My IRB has updated its forms since the last time I submitted an application, and I just saw this section, which I think is new (emphasis added by me):
Analysis: Explain how the data will be analyzed or studied (i.e. quantitatively or qualitatively and what statistical tests you plan on using). Explain how the interpretation will address the research questions. (Attach a copy of the data collection instruments).
What statistical tests I plan on using?
My first thought was “mission creep,” but I want to keep an open mind. Are there some statistical tests that are more likely to do harm to the human subjects who provided the data? Has anybody ever been given syphilis by a chi-square test? If I do a median split, am I damaging anything more than my own credibility? (“What if there are an odd number of subjects? Are you going to have to saw a subject in half?”)
Seriously though, is there something I’m missing?
Maybe they’re thinking of post hoc harm? The harm done when you publish your “results” like whats-his-name on Psychology Today?
If that’s the case, Kanazawa is actually a good argument against such a policy. He used AddHealth, a publicly available dataset. If IRBs are supposed to prevent researchers from using human subjects data to reach bad conclusions, that would pretty much kill the whole concept of publicly available data.
When I was a member of my institution’s IRB, we were tasked with considering a risk-benefit ratio, not just the risk to the participant. For a lot of research, especially out of the psychology department, there was certainly very little risk to participants, but essentially no direct benefit to the participants, either. As a consequence, PIs often invoked benefits to society or the advancement of the field as the primary benefits of the study, to improve their ratio. When I examined the experimental design and statistical plan, it was to see if such benefits were likely: answering the question, essentially, of whether the research had the potential to be something more than just a waste of the participants’ time. As a reviewer, I have, for example, requested an author to include a control group, where none was originally proposed, to strengthen their ability to make causal inferences.
Probably for research that is atypical for psychologists. For example, merging datasets that might tie information to individuals in ways that weren’t originally intended for the researcher’s eyes.

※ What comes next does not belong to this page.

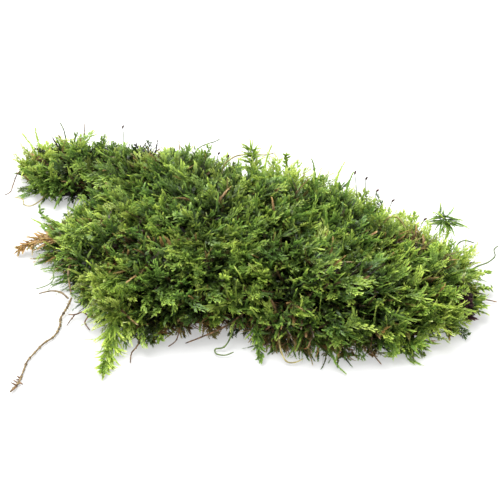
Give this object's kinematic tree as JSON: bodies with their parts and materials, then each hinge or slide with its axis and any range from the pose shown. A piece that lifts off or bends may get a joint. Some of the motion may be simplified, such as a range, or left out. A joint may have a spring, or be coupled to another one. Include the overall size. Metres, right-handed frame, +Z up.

Our IRB has asked a similar question for so long that I had not thought about this issue too much until now. Our IRB also wants a justification of sample size (item: Provide the rationale for your sample size). The sample size question is intriguing as it can lead to the potentially interesting cost to participant: benefit to science/society calculation of whether it is worthwhile to plan research that is underpowered and likely to provide a distorted estimate of the population effect size if one were to find something significant with so few people. Someone might be able to make the case that research designed without a reasonable analytic plan (or research based on a poor plan) is unlikely to provide much in the way of a benefit to science or society.
That said, I don’t think the local IRB is in a good position to judge these issues.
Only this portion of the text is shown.